Teen gunman sentenced in Easter 2018 South Street shooting that killed Boys’ Latin sophomore
Zahmir White was sentenced to 25 to 50 years in state prison for killing William Bethel IV, 16.

Saying that an Easter 2018 shooting on South Street that killed a Boys’ Latin of Philadelphia High School sophomore had “terrible consequences” for the victim’s family and the community, a judge sentenced a 19-year-old South Philadelphia man Friday to 25 to 50 years in state prison.
Common Pleas Court Judge Glenn Bronson said Zahmir White’s conduct — firing a gun four times in broad daylight on the 800 block of South — endangered his targets as well as other people on the busy street.
White aimed to kill Christopher Elliott, then 18, but ended up fatally shooting Elliott’s friend William Bethel IV while Bethel and Elliott were running away. Jurors at the April trial convicted White of voluntary manslaughter in Bethel’s slaying, and attempted murder for trying to shoot Elliott, and gun offenses.

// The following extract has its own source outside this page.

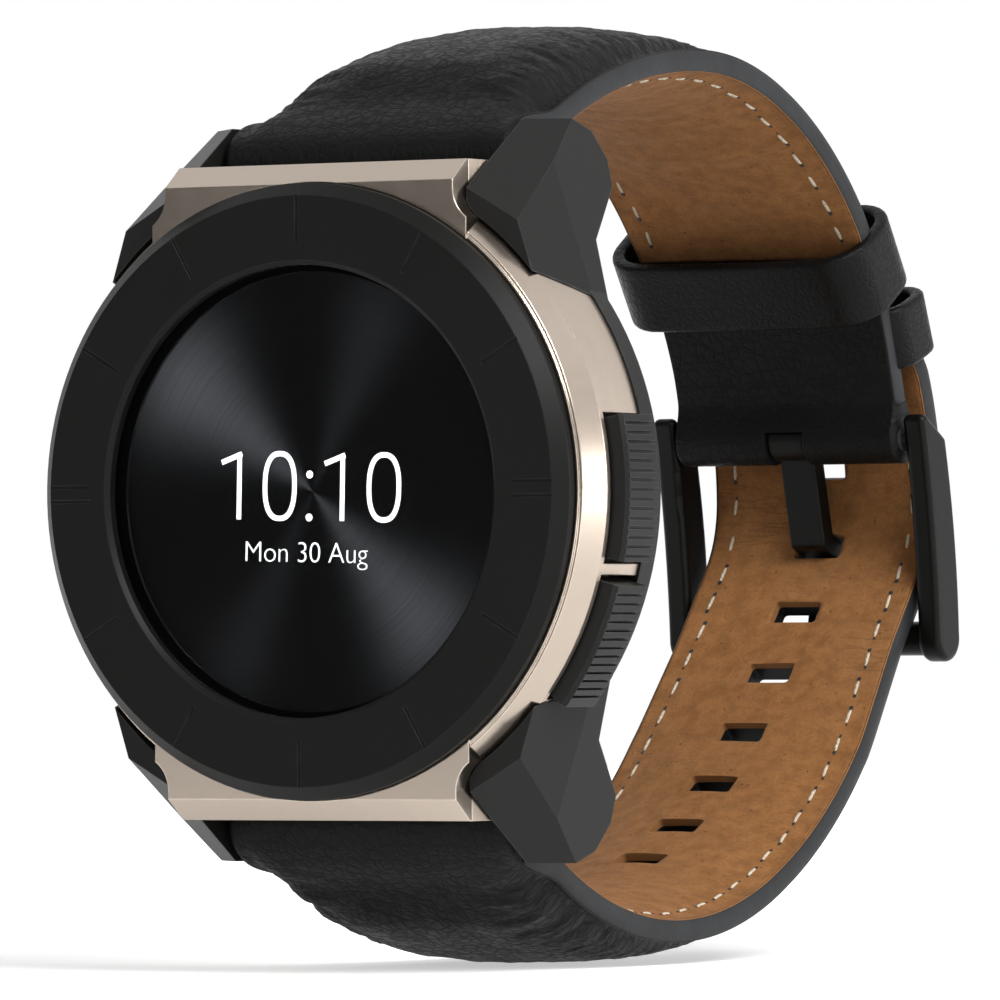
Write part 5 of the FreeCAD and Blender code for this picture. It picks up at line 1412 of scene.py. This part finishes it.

Bronson on Friday noted that Bethel was a “young 16-year-old doing all the right things” who was killed “for absolutely no reason.”
Bethel’s mother, Williesha Robinson-Bethel, told the judge that she and her husband taught their son that “education was the most important thing in life” and to “never stand on street corners.”
“My son did not deserve this,” she said, noting that he never got into a street fight.
At Thomas Jefferson University Hospital, doctors were crying and trying to save her son “while he was fighting for his life,” his mother recalled. He died two days after the shooting.
The mother said she recalled that White’s supporters “celebrated” after the verdict, saying White “was the GOAT,” meaning “greatest of all time.”
“How many GOATs do we need murdering innocent children?” she asked.
Assistant District Attorney Adam Geer described Bethel as “a special young man” and said White did not stop shooting until he hit someone.
Evidence in the April trial indicated that the shooting grew out of disputes between two groups of South Philadelphia teens. Bethel had moved with his family to Roxborough years earlier but was with two South Philly friends and a cousin on Easter 2018. After buying sneakers, Bethel and one of the friends went into a storefront massage parlor to get chair massages while his cousin and Elliott stayed outside.
White happened to walk by then with a friend. Words of “What’s up?” that meant “let’s fight” or “trouble” were passed between the groups. White testified in his own defense, claiming that Elliott had a gun in his book bag and saying he shot in self-defense. He also said he had been shot at, but not hit, two weeks earlier, then saw that one of Elliott’s friends had mocked him on Instagram.
The jury foreman, interviewed four days after the verdict, said jurors had been deliberating between third-degree murder and voluntary manslaughter, and agreed on the latter partly as a compromise. White didn’t appear to have initiated the encounter but had an unreasonable belief that his life was in danger, said the foreman, who asked that his name not be published.
White’s aunt Yvette Morales told the judge that White had been shot when he was 13. “Somebody needs to do something for these black and brown boys,” she said. “They’re dying. If they’re not dying, they’re locking them up.”
White’s mother, Yolanda Green, said her son had never been jailed before the Easter shooting. “I’m sorry that this happened, but I want everyone to know that’s not my son,” she said.
White apologized to the victim’s family and said, “I did not intend to take a life that day. My actions were foolish.”
Defense attorney Billy Ciancaglini described the shooting as “one really stupid incident that does not define who Zahmir White is.”
But Bronson countered that the shooting went “far beyond the norm." He said he received letters from South Street merchants who said the shooting had a “lasting negative impact.”
After the hearing, the victim’s mother said she had started the Will Be Foundation in memory of her son to give young people opportunities to speak about gun violence.